On This Day in History: The Assembly Line That Changed the World
On December 1, 1913, Henry Ford installed the first moving assembly line for the mass production of an entire automobile at his Highland Park plant, slashing the time needed to build a car from more than 12 hours to just one hour and 33 minutes. It was a moment that would transform not just the automobile industry, but the very nature of work itself.
Ford's ambition was simple but audacious: to build affordable cars for the masses. When introducing the Model T in 1908, Ford declared his determination to build "motor car[s] for the great multitude," promising "When I'm through, about everybody will have one." But making that vision real required reimagining how cars were built.

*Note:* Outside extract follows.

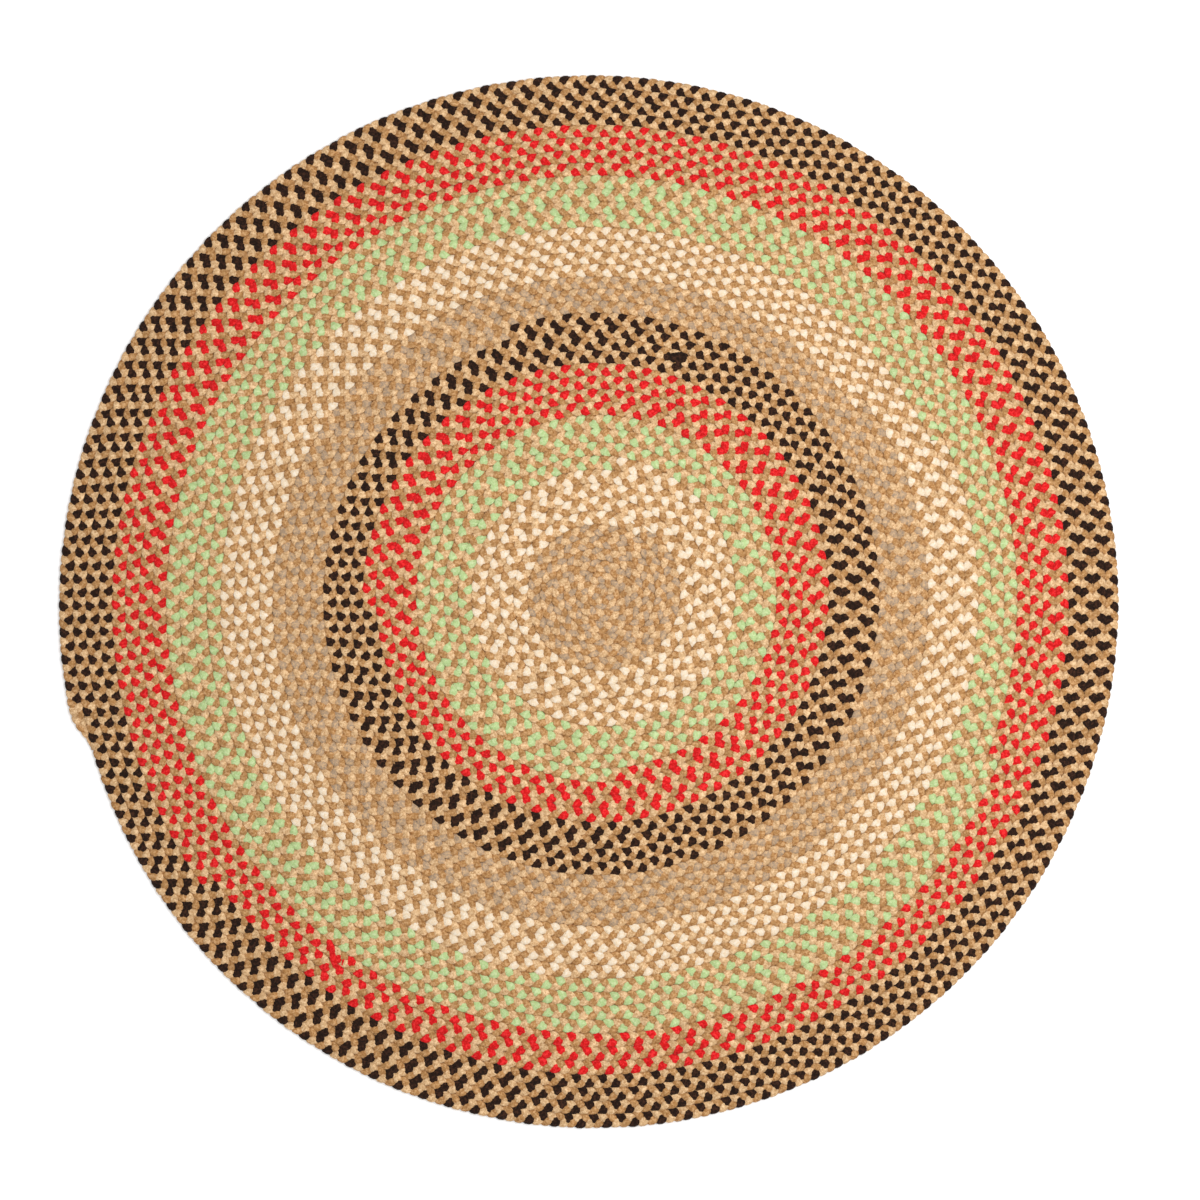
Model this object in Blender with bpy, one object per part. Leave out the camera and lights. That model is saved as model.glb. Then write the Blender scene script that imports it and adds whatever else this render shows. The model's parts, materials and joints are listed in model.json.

Ford drew inspiration from an unlikely array of sources: the continuous-flow production methods used by flour mills, breweries, canneries and industrial bakeries, along with the disassembly of animal carcasses in Chicago's meatpacking plants. He experimented with the concept gradually, installing moving lines for components like motors and transmissions on rope-and-pulley-powered conveyor belts. But December 1, 1913 marked the culmination: the moving-chassis assembly line that brought all the pieces together.
Ford broke the Model T's assembly into 84 discrete steps and trained each worker to perform just one task. By February 1914, he added a mechanized belt that moved at six feet per minute, and the results were staggering. The factory produced over 200,000 Model Ts in 1913, and exceeded one million by 1920.
But Ford's innovation came with a human cost. The relentless pace and mind-numbing repetition drove workers away in droves. In 1913 alone, Ford had to hire more than 52,000 workers for a workforce that numbered only 14,000 at any given time. One worker later told a journalist, "The machine I'm on goes at such a terrific speed that I can't help stepping on it in order to keep up with the machine. It's my boss."
To stem the tide of turnover, Ford announced in January 1914, just one month after the assembly line began, that he would more than double wages to five dollars per day for a five-day work week, far above the industry standard. It was a masterstroke that stabilized his workforce and created publicity that money couldn't buy.
By June 4, 1924, the ten-millionth Model T rolled off the Highland Park assembly line. The assembly line had delivered on Ford's promise: cars were now within reach of ordinary Americans. But it had also unleashed something darker, a new kind of industrial discipline that would define factory work for generations. The age of mass production had arrived, for better and for worse.